According to the Theravaada account in the Atthasaalini, the Buddha preached the Abhidharma first to his mother, Mahamaya, during a three-month sojourn in the Taavatimsa heaven. The Divya-avadaana relates, on the other hand, that the Buddha's mother had died soon after giving birth to the Bodhisattva, and had never received the benefit of his teaching. The Theravaadins used this legend in accounting for the time and provenance of the preaching of their Abhidharma.

A novel explanation for the transmission of the Abhidharma is given in the Atthasaalini. Leaving a phantom of himself (nimittabuddha) in heaven, the Buddha returned to Anotatta (Anavatapta) Lake in the Himalayas near Kailasa, where he taught the Abhidharma to Saariputta. Saariputta then determined the textual order of the Abhidharma books, decided upon the numerical series in the Patthaana, and finally transmitted the teachings to five hundred of his own disciples. Despite this vital role played by Saariputta in the compilation of the Abhidharma, the Theravaadins continued to claim that it was the Buddha himself who had actually first understood the Abhidharma, at the time of his final enlightenment. Saariputta's role was merely to have 'laid down the numerical series in order to make it easy to learn, remember, study and teach the Law'. Finally, Ananda rehearsed the Abhidharma during the first council, and Mahaakassapa, the head of the congregation, recited the ancient Commentary (Atthakathaa) thereon.

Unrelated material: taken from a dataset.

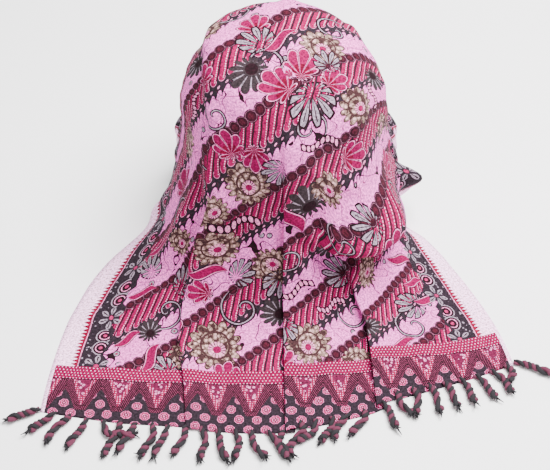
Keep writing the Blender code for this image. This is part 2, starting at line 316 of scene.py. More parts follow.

In spite of the attempt of the Theravaadins to make the Buddha the sole author of the Abhidhammapitaka, the commentators agree, to a large extent, that the Elders propounded the individual Abhidhamma books. They contend that the Abhidhamma of this school focused on the Kathaavatthu was complied at the third council by Tissa-Moggaliputta, long after the demise of the Buddha.

The authority of the matrices of the doctrine was central to justifying the inclusion of the Abhidhamma in the canon. The matrices constitute the superstructure around which the complete edifice of the Abhidhamma was constructed. The creation of these dharma-lists was considered to be the exclusive province of the Buddha himself, not of his disciples. Accordingly, although authorship of such Abhidhamma treatises such as the Kathaavatthu might be attributed to disciples, still they could be considered the word of the Buddha as these works were built on the matrices propounded by the Lord himself.

The Theravaadins were aware that several of the scriptures included in their Suttapitaka as the Buddha's words were actually preached by Ananda, Moggallaana, Saariputta and Mahakaccayana. For example, Atthassalini cites the Madhupindikasutta in the Majjhimanikaaya as an example of such a scripture. Mahakaccayana preached this scripture on the basis of a synopsis given first by the Buddha. As such, for the Theravaadins, this qualifies as the Buddha's work.

The Sarvaastivaadins, too, follow a similar approach in attempting to establish the authenticity of their own seven Abhidharma books as a separate pitaka. For them, the Abhidharma consists of a variety of teachings of the Buddha scattered throughout the canon. The Elders are believed to have systematized them. Yasomitra records in Sphutaartha Vyaakhyaa thus.

'The Vaibhasikas maintain that the Abhidharmapitaka, which deals with nature of the characteristics of elements and belongs to the Upadesa class, was preached by the Buddha to his disciples, and remains scattered here and there. Just as Dharmatraata compiled several udaanas of the Master in the work Udaanavargiya, similarly, the Elders Kaatyaaniputra and others collected the Abhidharma together in these sastras.'

Kaatyaaniputra, the Elder, was considered to be the author of their central Abhidharma book, the Jnaanaprasthaana. The similarity between his name and that of the Buddha's disciple Mahakaatyaayana, who participated in the Council at Rajagrha, allowed the Sarvaastivaadins to claim that the Jnaanaprasthaana, compiled from various teachings of the Buddha, was sanctioned as his own words by the Buddha himself during his own lifetime. They made a similar approach to authenticating the six-branch treatises of the Sarvaastivaada Abhidharma. The Sarvaastivaadins also claimed finally that Ananda had recited this Abhidharmapitaka during the first council.

The main challenge to Sarvaastivaada attempts to claim that their Abhidharmapitaka was spoken by the Buddha came from the Soutranikas (those who follow the sutras). Both Pali and Sanskrit sources consider this school to be the last of the traditional eighteen nikaayas, branching off from the main body of the Sarvaastivaada School. One of the primary reasons that the Soutraanikas split from the Sarvaastivaadins was their rejection of the claim that the Buddha himself had spoken the Abhidharma books.

The Soutraanikas contend that the Abhidharma sastras have separate authors. They accept the three-basket classification of canonical texts and contend that the Abhidharmapitaka is no more than specific types of sutras concerned with determining meanings and characteristics of dharmas. For them, the Abhidharmapitaka is a class of literature found scattered through the Sutrapitaka, and not separate collection. It is a subsection of the sutras, called variously vyaakarana or upadesa. Further, Mahayanasutraalamkaara defines abhidharma as that by which the meanings of the sutras are best understood. As such, the Soutranikas radically contend that Abhidharma should be looked for in the sutras, and not considered as a separate section of the canon.